**RECORDS TO PROCESS**.
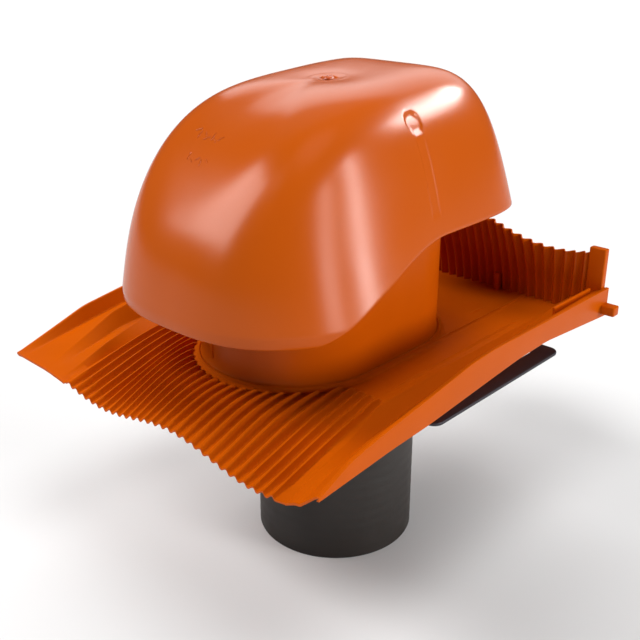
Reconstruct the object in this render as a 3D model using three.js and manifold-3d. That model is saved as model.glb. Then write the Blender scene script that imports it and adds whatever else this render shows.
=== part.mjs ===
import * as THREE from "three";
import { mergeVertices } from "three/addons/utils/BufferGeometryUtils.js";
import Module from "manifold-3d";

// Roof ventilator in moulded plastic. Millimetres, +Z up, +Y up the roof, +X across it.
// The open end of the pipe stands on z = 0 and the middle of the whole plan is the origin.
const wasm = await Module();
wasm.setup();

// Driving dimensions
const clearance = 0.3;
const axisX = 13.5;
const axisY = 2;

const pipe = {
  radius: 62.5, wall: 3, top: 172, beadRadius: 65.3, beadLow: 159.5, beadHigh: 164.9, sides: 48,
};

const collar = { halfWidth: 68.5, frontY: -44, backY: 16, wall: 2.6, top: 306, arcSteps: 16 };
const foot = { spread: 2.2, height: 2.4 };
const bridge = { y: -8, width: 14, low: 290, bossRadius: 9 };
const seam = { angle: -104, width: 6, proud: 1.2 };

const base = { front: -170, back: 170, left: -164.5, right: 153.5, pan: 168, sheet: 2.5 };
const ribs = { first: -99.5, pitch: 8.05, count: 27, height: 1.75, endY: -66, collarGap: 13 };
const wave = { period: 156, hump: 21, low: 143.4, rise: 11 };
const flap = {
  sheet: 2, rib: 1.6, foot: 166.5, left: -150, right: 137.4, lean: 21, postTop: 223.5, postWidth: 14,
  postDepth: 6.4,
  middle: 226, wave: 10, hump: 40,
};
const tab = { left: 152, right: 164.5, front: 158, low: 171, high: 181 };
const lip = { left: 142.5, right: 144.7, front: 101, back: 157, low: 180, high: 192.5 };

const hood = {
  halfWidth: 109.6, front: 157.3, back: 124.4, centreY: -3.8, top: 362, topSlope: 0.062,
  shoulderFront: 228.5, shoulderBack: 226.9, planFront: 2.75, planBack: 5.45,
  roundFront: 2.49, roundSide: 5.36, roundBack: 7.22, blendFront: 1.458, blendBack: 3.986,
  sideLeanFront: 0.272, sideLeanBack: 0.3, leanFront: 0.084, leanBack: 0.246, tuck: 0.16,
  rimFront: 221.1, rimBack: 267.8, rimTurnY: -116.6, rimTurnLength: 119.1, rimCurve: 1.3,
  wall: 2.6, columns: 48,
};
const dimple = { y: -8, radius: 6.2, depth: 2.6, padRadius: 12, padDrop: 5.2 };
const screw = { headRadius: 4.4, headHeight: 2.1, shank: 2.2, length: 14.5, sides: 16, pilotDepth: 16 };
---
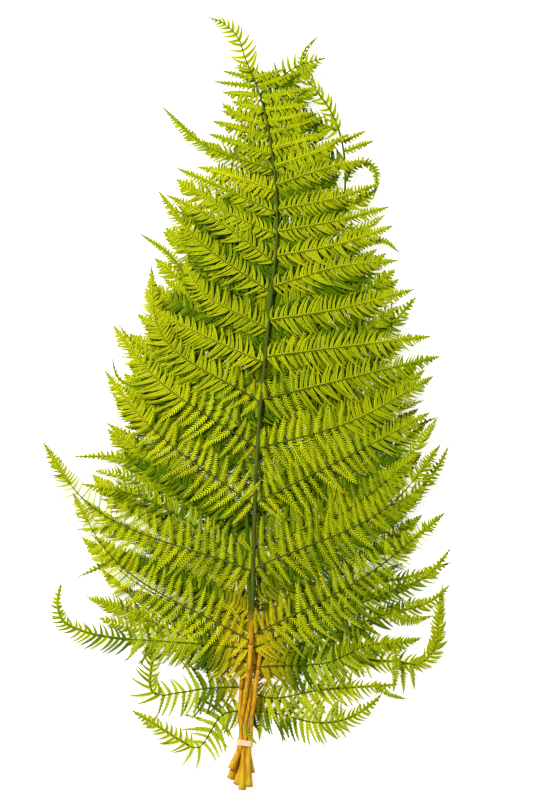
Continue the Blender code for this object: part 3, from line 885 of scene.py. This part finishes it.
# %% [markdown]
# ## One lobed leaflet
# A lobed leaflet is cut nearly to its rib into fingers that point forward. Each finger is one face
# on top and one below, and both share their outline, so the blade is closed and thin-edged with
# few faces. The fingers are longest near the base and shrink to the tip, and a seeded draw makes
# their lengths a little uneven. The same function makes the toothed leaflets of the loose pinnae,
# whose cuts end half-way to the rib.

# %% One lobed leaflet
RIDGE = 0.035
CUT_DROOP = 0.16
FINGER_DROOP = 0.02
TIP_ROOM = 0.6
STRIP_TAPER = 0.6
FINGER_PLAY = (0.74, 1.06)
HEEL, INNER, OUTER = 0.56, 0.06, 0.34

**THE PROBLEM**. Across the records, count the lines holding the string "scene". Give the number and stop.

**RESULT OF THE EXERCISE**. 2